Academy shakes up Screenplay race: 'Whiplash' on Best Adapted ballot

Damian Chazelle
Photo: Daniel McFadden

Whiplash, the tense music-school drama inspired in part by writer/director Damian Chazelle’s own days behind a drum kit, has been blindsided by the Academy of Motion Picture Arts and Sciences. Online Oscar voters have discovered that despite Sony Classics submitting and campaigning for a Best Original Screenplay nomination, the Academy has classified Whiplash in the Best Adapted Screenplay category.

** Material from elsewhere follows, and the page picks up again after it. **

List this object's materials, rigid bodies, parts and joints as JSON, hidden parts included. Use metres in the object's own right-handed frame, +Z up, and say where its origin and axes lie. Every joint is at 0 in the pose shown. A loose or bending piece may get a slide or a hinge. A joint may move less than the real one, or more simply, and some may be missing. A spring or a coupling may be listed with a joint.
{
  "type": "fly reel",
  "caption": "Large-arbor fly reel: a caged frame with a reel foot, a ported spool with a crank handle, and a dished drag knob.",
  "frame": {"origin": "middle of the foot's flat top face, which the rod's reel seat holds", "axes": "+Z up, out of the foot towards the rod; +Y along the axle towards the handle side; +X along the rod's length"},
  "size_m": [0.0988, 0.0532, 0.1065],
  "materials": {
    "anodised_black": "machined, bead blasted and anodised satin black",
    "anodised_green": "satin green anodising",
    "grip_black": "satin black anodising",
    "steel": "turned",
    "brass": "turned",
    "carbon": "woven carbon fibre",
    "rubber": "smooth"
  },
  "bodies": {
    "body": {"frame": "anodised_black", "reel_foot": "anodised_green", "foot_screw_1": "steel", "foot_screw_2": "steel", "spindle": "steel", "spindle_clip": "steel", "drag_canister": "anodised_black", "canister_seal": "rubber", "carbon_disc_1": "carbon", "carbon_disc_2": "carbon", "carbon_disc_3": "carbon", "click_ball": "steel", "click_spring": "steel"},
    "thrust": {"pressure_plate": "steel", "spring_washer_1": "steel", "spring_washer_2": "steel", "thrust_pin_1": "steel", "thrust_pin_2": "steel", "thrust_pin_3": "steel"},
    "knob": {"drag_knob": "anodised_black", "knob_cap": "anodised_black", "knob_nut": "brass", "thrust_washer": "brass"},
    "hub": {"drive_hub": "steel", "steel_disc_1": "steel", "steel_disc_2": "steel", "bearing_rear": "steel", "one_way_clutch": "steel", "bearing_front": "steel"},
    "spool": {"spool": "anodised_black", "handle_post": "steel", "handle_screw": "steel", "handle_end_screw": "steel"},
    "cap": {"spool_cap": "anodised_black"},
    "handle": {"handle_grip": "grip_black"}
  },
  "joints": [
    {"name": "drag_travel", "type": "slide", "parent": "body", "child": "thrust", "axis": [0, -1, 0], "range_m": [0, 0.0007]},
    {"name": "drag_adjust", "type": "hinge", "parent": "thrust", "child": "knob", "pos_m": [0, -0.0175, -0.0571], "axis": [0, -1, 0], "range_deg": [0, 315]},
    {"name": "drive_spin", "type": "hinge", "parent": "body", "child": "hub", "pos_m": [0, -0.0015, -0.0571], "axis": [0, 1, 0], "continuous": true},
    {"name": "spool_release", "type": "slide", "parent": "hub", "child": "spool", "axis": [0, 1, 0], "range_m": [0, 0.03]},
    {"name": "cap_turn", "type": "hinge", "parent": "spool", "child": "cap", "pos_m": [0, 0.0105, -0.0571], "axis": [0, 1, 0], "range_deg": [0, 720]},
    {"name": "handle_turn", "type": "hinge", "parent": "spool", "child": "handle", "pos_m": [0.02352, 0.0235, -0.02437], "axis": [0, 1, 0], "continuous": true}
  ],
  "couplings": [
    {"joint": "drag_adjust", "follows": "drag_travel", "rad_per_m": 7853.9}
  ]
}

That decision is based on the fact that Chazelle initially produced Whiplash as a short film in 2013, making this year’s feature, technically, based on material previously published or produced. However, Chazelle wrote the screenplay for the full-length feature first, and the short, which debuted at Sundance, was made to attract notice and funding to tell the story on a larger scale. In other words, the short was actually adapted from the full-length screenplay, and not the opposite. “When we first shot the short, it was really just something to show investors, kind of as a sample for the feature,” Chazelle told EW last January. “My hope was to use the short to make the feature, [then] make the feature and take it to Sundance. That was always the dream.”

Whiplash was a strong contender for a nomination in the Best Original Screenplay, and still could land a mention in Best Adapted. However, the race might be slightly more competitive in the latter category, with The Imitation Game, Gone Girl, The Theory of Everything, Wild, Inherent Vice, and the Coen brothers’ Unbroken also in the mix.

“We submitted it as an original screenplay to the Writers Guild and the Academy because that made total sense to us, ” Sony Pictures Classics co-president Michael Barker told Deadline after the New York Film Critics banquet on Monday night. “Remember when we had Frozen River, it was a similar situation. Whiplash has been accepted as an original by the WGA. Now the Academy have made this designation that it is in the Adapted category and they are not obligated to tell either the writer or the company that has the film of the designation. So it’s a surprise to us. I wish I had more information. And they don’t really give you a reason. I wish the Academy could give an explanation.”

Frozen River, the 2008 film that starred Melissa Leo, earned an Academy Award nomination for Best Original Screenplay even though writer/director Courtney Hunt had produced a short film four years earlier about the same character and setting.

Oscar’s Adapted vs. Original Screenplay regulations have always been a little confounding. For example, many Best Original Screenplay Oscar winners are for biopics, like Milk and The King’s Speech. Meanwhile, a totally original sequel, like Before Midnight, is classified as Adapted because it features characters from a previous film.